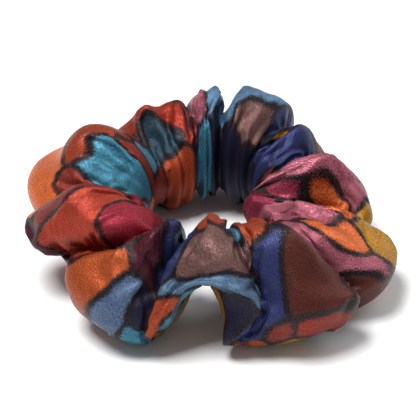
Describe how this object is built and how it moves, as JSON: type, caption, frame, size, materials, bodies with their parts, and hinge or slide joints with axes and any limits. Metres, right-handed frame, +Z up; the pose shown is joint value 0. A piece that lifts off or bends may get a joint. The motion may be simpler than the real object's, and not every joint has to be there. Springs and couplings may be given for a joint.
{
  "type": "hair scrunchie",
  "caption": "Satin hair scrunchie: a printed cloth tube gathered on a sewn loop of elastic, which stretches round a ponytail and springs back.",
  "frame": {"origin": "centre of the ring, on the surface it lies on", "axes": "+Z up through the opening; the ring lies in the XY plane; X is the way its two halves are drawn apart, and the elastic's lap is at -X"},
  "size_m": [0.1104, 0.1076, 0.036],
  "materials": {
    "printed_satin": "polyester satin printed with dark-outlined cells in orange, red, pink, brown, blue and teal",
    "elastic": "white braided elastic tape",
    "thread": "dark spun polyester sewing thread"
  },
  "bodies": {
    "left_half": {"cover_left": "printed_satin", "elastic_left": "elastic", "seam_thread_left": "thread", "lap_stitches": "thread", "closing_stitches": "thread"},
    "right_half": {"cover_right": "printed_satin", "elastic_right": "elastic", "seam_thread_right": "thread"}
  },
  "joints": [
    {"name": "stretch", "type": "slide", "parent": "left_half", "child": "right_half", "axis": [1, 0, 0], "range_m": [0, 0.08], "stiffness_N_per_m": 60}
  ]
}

> WHAT NEEDS TO BE DONE: Word for word, write out the data.

> COMPLETE RESPONSE:
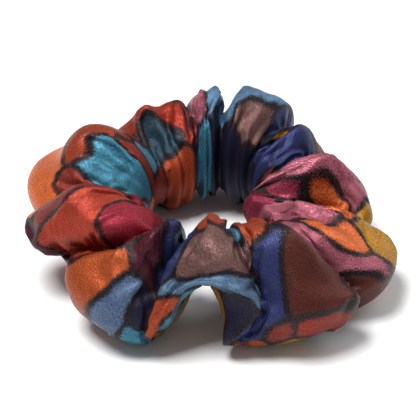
Describe how this object is built and how it moves, as JSON: type, caption, frame, size, materials, bodies with their parts, and hinge or slide joints with axes and any limits. Metres, right-handed frame, +Z up; the pose shown is joint value 0. A piece that lifts off or bends may get a joint. The motion may be simpler than the real object's, and not every joint has to be there. Springs and couplings may be given for a joint.
{
  "type": "hair scrunchie",
  "caption": "Satin hair scrunchie: a printed cloth tube gathered on a sewn loop of elastic, which stretches round a ponytail and springs back.",
  "frame": {"origin": "centre of the ring, on the surface it lies on", "axes": "+Z up through the opening; the ring lies in the XY plane; X is the way its two halves are drawn apart, and the elastic's lap is at -X"},
  "size_m": [0.1104, 0.1076, 0.036],
  "materials": {
    "printed_satin": "polyester satin printed with dark-outlined cells in orange, red, pink, brown, blue and teal",
    "elastic": "white braided elastic tape",
    "thread": "dark spun polyester sewing thread"
  },
  "bodies": {
    "left_half": {"cover_left": "printed_satin", "elastic_left": "elastic", "seam_thread_left": "thread", "lap_stitches": "thread", "closing_stitches": "thread"},
    "right_half": {"cover_right": "printed_satin", "elastic_right": "elastic", "seam_thread_right": "thread"}
  },
  "joints": [
    {"name": "stretch", "type": "slide", "parent": "left_half", "child": "right_half", "axis": [1, 0, 0], "range_m": [0, 0.08], "stiffness_N_per_m": 60}
  ]
}